[R] lm( ) for log10-transformed data
Duncan Murdoch
murdoch at stats.uwo.ca
Tue Aug 7 21:56:23 CEST 2007
On 8/7/2007 2:58 PM, Kim Milferstedt wrote:
> Dear help-list,
>
> I would like to perform a linear regression on the log10 of the two
> vectors ov.mag.min and res.600nm. The slope and intercept of the
> regression I use to plot a wider range of ov.mag.min in a double log plot.
>
> For a linear regression on only tow points, wouldn't I expect the
> results for two.points.min to match pretty exactly res.600nm? It does
> not seem to be the case here. I manually calculated the slope and
> intercept and got values of -0.71 and 1.5 that seem to work alright.

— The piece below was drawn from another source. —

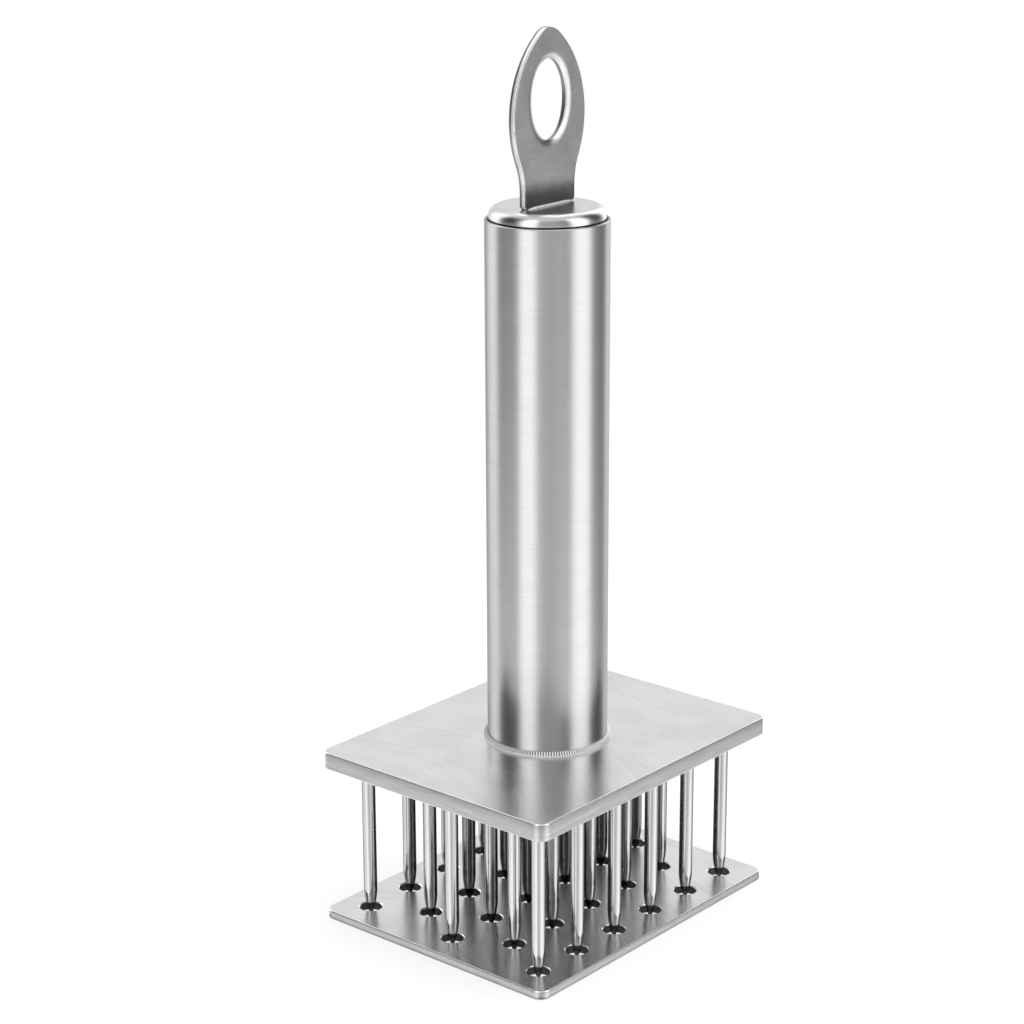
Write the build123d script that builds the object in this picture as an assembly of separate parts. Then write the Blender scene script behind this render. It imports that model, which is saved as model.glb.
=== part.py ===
from build123d import *
import os

# Needle meat tenderizer: a bed of pointed needles under a welded tube handle, and a loose guide
# plate that slides on the needles. Millimetres, +Z up, X along the plates' long side.
# Origin: centre of the guide plate's underside, on the surface that the tool stands on.

# Plates
plate_length = 80.0
plate_width = 63.5
plate_corner_radius = 2.5
needle_plate_thickness = 4.0
guide_plate_thickness = 2.0
plate_edge_round = 0.3

# Needle bed: rows along X, every second row set half a pitch along and with one needle fewer
long_row_needles = 6
long_rows = 3
end_margin = 7.5              # plate end to the centre of the first needle
side_margin = 7.25            # plate side to the centre of the first row
needle_diameter = 3.0
needle_exposed_length = 36.0
needle_point_length = 7.0
needle_tip_flat = 0.3         # diameter of the blunted tip
needle_seat_depth = 2.5
needle_seat_clearance = 0.02
needle_weld_leg = 0.6
guide_clearance = 1.0         # needle to the wall of its guide hole
guide_hole_edge_break = 0.2

# Handle
tube_diameter = 26.7
tube_wall = 0.7
tube_length = 116.5
tube_rim_break = 0.2
tube_foot_bevel = 0.35        # how far the weld bites into the foot of the tube
handle_weld_leg = 0.9
handle_weld_bulge = 0.1

# End cap, pressed from sheet
cap_sheet = 1.2
cap_rise = 2.8                # top of the cap above the tube's rim
cap_skirt_depth = 4.0         # skirt inside the tube, below the rim
cap_seam_width = 0.15         # gap between the tube's rim and the crown of the cap
cap_seam_depth = 1.2
cap_shoulder_radius = 2.2

# Hanging loop, stamped from sheet and stood on edge on the cap
loop_sheet = 1.5
loop_foot_margin = 2.05       # end of the foot to the rim of the cap's flat top
loop_foot_corner = 1.0
loop_neck_height = 3.3        # straight part above the foot
loop_lower_height = 18.7      # foot to the widest level
loop_upper_height = 18.4      # widest level to the tip
loop_swell = 3.35             # each side beyond the foot at the widest level
loop_flare_share = 0.41       # share of the S-curve that is hollow, from the neck upwards
loop_tip_radius = 5.0
loop_front_round = 0.3
loop_back_round = 0.15
loop_weld_leg = 0.6
loop_weld_bulge = 0.07

# Eye of the loop
eye_width = 11.0
eye_height = 17.0
eye_rise = 3.45               # centre above the loop's widest level
eye_roll_width = 1.5          # rolled rim that the punch draws down on the front, from the eye's wall
eye_roll_depth = 0.45

# Places that follow from the sizes
needle_plate_bottom = needle_exposed_length
needle_plate_top = needle_plate_bottom + needle_plate_thickness
tube_rim = needle_plate_top + tube_length
cap_top = tube_rim + cap_rise
cap_skirt_radius = tube_diameter / 2 - tube_wall
cap_crown_radius = cap_skirt_radius - cap_seam_width
loop_foot_half = cap_crown_radius - cap_shoulder_radius - loop_foot_margin
guide_hole_radius = needle_diameter / 2 + guide_clearance


def needle_places():
    """Centres of all needles in plan: the long rows, then the short rows between them."""
    column_pitch = (plate_length - 2 * end_margin) / (long_row_needles - 1)
    row_pitch = (plate_width - 2 * side_margin) / (long_rows - 1)
    long_part = GridLocations(column_pitch, row_pitch, long_row_needles, long_rows)
    short_part = GridLocations(column_pitch, row_pitch, long_row_needles - 1, long_rows - 1)
    return [*long_part, *short_part]


def plate_blank(thickness):
    """Flat plate standing on Z = 0 with round corners and softened edges."""
    blank = extrude(RectangleRounded(plate_length, plate_width, plate_corner_radius), thickness)
    faces = blank.faces().sort_by(Axis.Z)
    rims = faces[0].edges() + faces[-1].edges()
    return fillet(rims, plate_edge_round)


def guide_plate():
    """Loose plate whose holes guide the needles; only the upper edges of the holes are broken."""
    plate = plate_blank(guide_plate_thickness)
    hole = extrude(Circle(guide_hole_radius), guide_plate_thickness)
    plate -= [place * hole for place in needle_places()]
    top = plate.faces().sort_by(Axis.Z)[-1]
    hole_rims = [edge for wire in top.inner_wires() for edge in wire.edges()]
    return chamfer(hole_rims, guide_hole_edge_break)


def needle_plate():
    """Plate that carries the needles in blind seats drilled from below."""
    plate = Pos(Z=needle_plate_bottom) * plate_blank(needle_plate_thickness)
    seat = extrude(Circle(needle_diameter / 2 + needle_seat_clearance), needle_seat_depth)
    seat = Pos(Z=needle_plate_bottom) * seat
    return plate - [place * seat for place in needle_places()]


def needle():
    """Round needle with an ogive point: its curve leaves the shank without a corner."""
    radius = needle_diameter / 2
    end = needle_plate_bottom + needle_seat_depth
    shank = Line((radius, end), (radius, needle_point_length))
    ogive = TangentArc(shank @ 1, (needle_tip_flat / 2, 0), tangent=shank % 1)
    tip = Line(ogive @ 1, (0, 0))
    core = Polyline((0, 0), (0, end), (radius, end))
    half = make_face(Plane.XZ * Curve([shank, ogive, tip, core]))
    return revolve(half, Axis.Z)


def needle_root_welds():
    """One bead round the root of each needle, under the needle plate."""
    radius = needle_diameter / 2
    align = (Align.CENTER, Align.CENTER, Align.MAX)
    bead = Cone(radius, radius + needle_weld_leg, needle_weld_leg, align=align)
    bead -= Cylinder(radius, needle_weld_leg, align=align)
    bead = Pos(Z=needle_plate_bottom) * bead
    return Compound([place * bead for place in needle_places()])


def handle_tube():
    """Round tube on the needle plate: its rim is broken, and its foot is bevelled for the weld."""
    outer = tube_diameter / 2
    inner = outer - tube_wall
    foot = [(inner, 0), (outer - tube_foot_bevel, 0), (outer, handle_weld_leg)]
    outer_rim = [(outer, tube_length - tube_rim_break), (outer - tube_rim_break, tube_length)]
    inner_rim = [(inner + tube_rim_break, tube_length), (inner, tube_length - tube_rim_break)]
    section = make_face(Plane.XZ * Polyline(*foot, *outer_rim, *inner_rim, close=True))
    return Pos(Z=needle_plate_top) * revolve(section, Axis.Z)


def bead_face(toe, crown, bulge):
    """Bulging face of a weld bead, from its toe on the ground up to its crown on the wall."""
    middle = (toe + crown) / 2 + (bulge, bulge)
    return ThreePointArc(toe, middle, crown)


def handle_weld():
    """Bead with a bulging face round the tube's foot; it fills the foot's bevel."""
    crown = Vector(tube_diameter / 2, needle_plate_top + handle_weld_leg)
    root = Vector(tube_diameter / 2 - tube_foot_bevel, needle_plate_top)
    toe = Vector(tube_diameter / 2 + handle_weld_leg, needle_plate_top)
    face = bead_face(toe, crown, handle_weld_bulge)
    section = make_face(Plane.XZ * Curve([Line(root, toe), face, Line(crown, root)]))
    return revolve(section, Axis.Z)


def round_block(radius, bottom, top, shoulder=0.0):
    """Upright round block between two levels, with its top edge rounded if a shoulder is given."""
    block = Pos(Z=bottom) * extrude(Circle(radius), top - bottom)
    if shoulder:
        block = fillet(block.faces().sort_by(Axis.Z)[-1].edges(), shoulder)
    return block


def end_cap():
    """Pressed cup, open side down: its skirt is tight in the bore, its crown leaves a fine seam."""
    skirt_bottom = tube_rim - cap_skirt_depth
    seam_bottom = tube_rim - cap_seam_depth
    skirt = round_block(cap_skirt_radius, skirt_bottom, seam_bottom)
    crown = round_block(cap_crown_radius, skirt_bottom, cap_top, cap_shoulder_radius)
    hollow_radius = cap_skirt_radius - cap_sheet
    hollow_shoulder = cap_shoulder_radius - cap_sheet
    hollow = round_block(hollow_radius, skirt_bottom, cap_top - cap_sheet, hollow_shoulder)
    return crown + skirt - hollow


def loop_outline():
    """Flat outline of the loop, foot on the X axis: S-curves to the widest level, then arcs to the tip."""
    half_width = loop_foot_half + loop_swell
    height = loop_lower_height + loop_upper_height
    # The upper side arc stands upright at the widest level and runs into the tip's arc
    tip_centre = Vector(0, height - loop_tip_radius)
    climb = loop_upper_height - loop_tip_radius
    side_radius = (half_width**2 + climb**2 - loop_tip_radius**2) / (2 * (half_width - loop_tip_radius))
    side_centre = Vector(half_width - side_radius, loop_lower_height)
    tip_start = side_centre + (tip_centre - side_centre).normalized() * side_radius
    # The two arcs of the S-curve meet on the straight line between its ends
    neck_top = Vector(loop_foot_half, loop_neck_height)
    widest = Vector(half_width, loop_lower_height)
    meeting = neck_top + (widest - neck_top) * loop_flare_share

    foot = Line((0, 0), (loop_foot_half, 0))
    neck = Line(foot @ 1, neck_top)
    flare = TangentArc(neck_top, meeting, tangent=neck % 1)
    belly = TangentArc(meeting, widest, tangent=flare % 1)
    side = TangentArc(widest, tip_start, tangent=belly % 1)
    tip = TangentArc(tip_start, (0, height), tangent=side % 1)
    half = Curve([foot, neck, flare, belly, side, tip])
    outline = make_face(half + mirror(half, Plane.YZ))
    foot_corners = outline.vertices().filter_by(lambda corner: abs(corner.X) > loop_foot_half / 2)
    return fillet(foot_corners.group_by(Axis.Y)[0], loop_foot_corner)


def flat_side(blank, side):
    """Front (0) or back (-1) flat face of the loop."""
    return blank.faces().filter_by(Axis.Y).sort_by(Axis.Y)[side]


def eye_rim(face):
    """Edges of the eye on one face of the loop."""
    return face.inner_wires()[0].edges()


def outer_rim(face):
    """Outer edges of one face of the loop, its foot among them."""
    return face.outer_wire().edges()


def eye_punch():
    """Punch for the eye, its axis on Z: straight through the sheet, and flared above the front face."""
    roll_radius = (eye_roll_width**2 + eye_roll_depth**2) / (2 * eye_roll_depth)
    inset = roll_radius - eye_roll_width
    front = loop_sheet / 2
    shank = Pos(Z=front) * extrude(Ellipse(eye_width / 2, eye_height / 2), -2 * loop_sheet)
    neck = Pos(Z=front) * extrude(Ellipse(eye_width / 2 - inset, eye_height / 2 - inset), -2 * roll_radius)
    head = Pos(Z=front) * extrude(Ellipse(eye_width, eye_height), loop_sheet)
    flared = head + neck
    shoulder = flared.faces().filter_by(Axis.Z).sort_by(Axis.Z)[1]
    return fillet(shoulder.inner_wires()[0].edges(), roll_radius) + shank


def hanging_loop():
    """Stamped loop with an oval eye; the front edges are rounder than the back ones."""
    eye_centre = loop_lower_height + eye_rise
    blank = extrude(loop_outline(), loop_sheet / 2, both=True) - Pos(0, eye_centre) * eye_punch()
    blank = Pos(Z=cap_top) * Rot(X=90) * blank
    blank = fillet(outer_rim(flat_side(blank, 0)), loop_front_round)
    blank = fillet(eye_rim(flat_side(blank, -1)), loop_back_round)
    return fillet(outer_rim(flat_side(blank, -1)), loop_back_round)


def loop_weld():
    """The two short beads along the foot of the loop, one on each face."""
    root = Vector(0, 0)
    toe = Vector(loop_weld_leg, 0)
    crown = Vector(0, loop_weld_leg)
    face = bead_face(toe, crown, loop_weld_bulge)
    section = make_face(Curve([Line(root, toe), face, Line(crown, root)]))
    length = 2 * (loop_foot_half - loop_foot_corner)
    bead = Pos(-length / 2, 0, cap_top) * extrude(Plane.YZ * section, length)
    back_bead = Pos(Y=loop_sheet / 2) * bead
    return Compound([back_bead, mirror(back_bead, Plane.XZ)])


def build():
    """Write every piece to its own file."""
    pieces = {
        "guide_plate": guide_plate(),
        "needle_plate": needle_plate(),
        "needle_root_welds": needle_root_welds(),
        "handle_tube": handle_tube(),
        "handle_weld": handle_weld(),
        "end_cap": end_cap(),
        "hanging_loop": hanging_loop(),
        "loop_weld": loop_weld(),
    }
    one_needle = needle()
    for number, place in enumerate(needle_places(), start=1):
        pieces[f"needle_{number:02d}"] = place * one_needle

    os.makedirs("parts", exist_ok=True)
    for name, piece in pieces.items():
        export_step(piece, f"parts/{name}.step")


build()
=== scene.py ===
import math

import bpy
from mathutils import Matrix, Vector


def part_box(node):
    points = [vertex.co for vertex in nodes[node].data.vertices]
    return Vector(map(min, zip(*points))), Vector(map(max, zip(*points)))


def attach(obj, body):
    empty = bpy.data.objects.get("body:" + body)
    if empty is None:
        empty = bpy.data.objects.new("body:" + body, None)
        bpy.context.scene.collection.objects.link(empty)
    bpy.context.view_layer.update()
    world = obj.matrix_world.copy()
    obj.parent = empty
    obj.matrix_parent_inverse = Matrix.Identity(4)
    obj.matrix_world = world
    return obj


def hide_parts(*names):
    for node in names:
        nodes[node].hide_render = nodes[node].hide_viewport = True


# Needle meat tenderizer in stainless steel: the solids come from the frame, in metres, +Z up.
# Here they get their finishes, and the weld beads get their ripples.

MM = 0.001

# Camera, worked out from the straight edges in the photograph. It aims at the centre of the
# needle plate's top, and the offsets move it sideways and upwards without turning it.
CAMERA_AZIMUTH = -49.48
CAMERA_ELEVATION = 17.165
CAMERA_ROLL = -0.24
CAMERA_LENS = 91.63
CAMERA_SENSOR = 36.0
CAMERA_DISTANCE = 582.84 * MM
CAMERA_OFFSET_RIGHT = -7.92 * MM
CAMERA_OFFSET_UP = 49.44 * MM
CAMERA_NEAREST = 10 * MM

# Studio, as the steel sees it: upright light panels round the tool, a ceiling, two panels that hang
# above the tool, behind it and in front, and a pale table that mirrors the upright panels.
# Angles are in degrees, from the camera's own direction and to its right; heights, above the level.
LEFT_PANEL = {"angle": -38, "half_width": 14, "edge": 8, "level": 1.95}
RIGHT_PANEL = {"angle": 66, "half_width": 18, "edge": 9, "level": 1.95}
BACK_WALL = {"angle": 196, "half_width": 59, "edge": 9, "level": 0.84}
BACK_LEFT = {"angle": -124, "half_width": 14, "edge": 10, "level": 0.8}
BACK_RIGHT = {"angle": 146, "half_width": 14, "edge": 10, "level": 0.9}
FRONT_GLOW = {"angle": 5, "half_width": 24, "edge": 14, "level": 0.42}
DIM_LEVEL = 0.05              # of the dark between the upright panels
CEILING = {"angle": 0, "height": 90, "half_width": 38, "edge": 14, "level": 1.0}
CEILING_LEVEL = 0.85          # the upright panels fade into this
HIGH_BACK_PANEL = {"angle": 180, "height": 62, "half_width": 20, "edge": 7, "level": 2.2}
HIGH_FRONT_PANEL = {"angle": 5, "height": 60, "half_width": 22, "edge": 8, "level": 0.75}
HORIZON = (0.02, -0.06)       # rise of a direction at which the table begins to show, and shows alone
TABLE_FAR = 12                # looking down this little, the table is more mirror than paper,
TABLE_STEEP = 25              # and looking down this much, it is more paper than mirror
TABLE_MIRRORS = (0.75, 0.2)   # share of the panels it throws back, far off and steeply
TABLE_HAZE = (0.17, 0.72)     # its own paleness, far off and steeply
POOL_LEFT = {"angle": -62, "half_width": 42, "edge": 28, "level": 0.75}   # pools of light on the table
POOL_RIGHT = {"angle": 64, "half_width": 38, "edge": 22, "level": 0.75}
POOL_DOWN = (18, 24, 32, 45)  # looking down this much, they begin, are full, fade, and end
AMBIENT_LEVEL = 0.75          # even light for matt surfaces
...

> What is it that I am missing here?
>
> Thanks already for your help,
>
> Kim
>
> ov.mag.min <- c(50, 1000)
> res.600nm <- c(2.0, 0.231)
>
>
> lm.line.min <- lm( log(ov.mag.min,10)
> ~
> log(res.600nm,10)
> )
>
> intercept.min <- lm.line.min$coefficients[1]
> slope.min <- lm.line.min$coefficients[2]
>
>
> two.points.min <- log(ov.mag.min,10)
>
> round(res.600nm,2) ==
> round(10^(two.points.min*slope.min+intercept.min),2)
>
> round(res.600nm,2)
> round(10^(two.points.min*-0.71+1.5),2)
The convention in the lm() function is to express a model as
response ~ predictor. So you should expect
round(ov.mag.min,2) == round(10^(log(res.600nm,
10)*slope.min+intercept.min),2)
not the other way around, and this does evaluate to two TRUE values.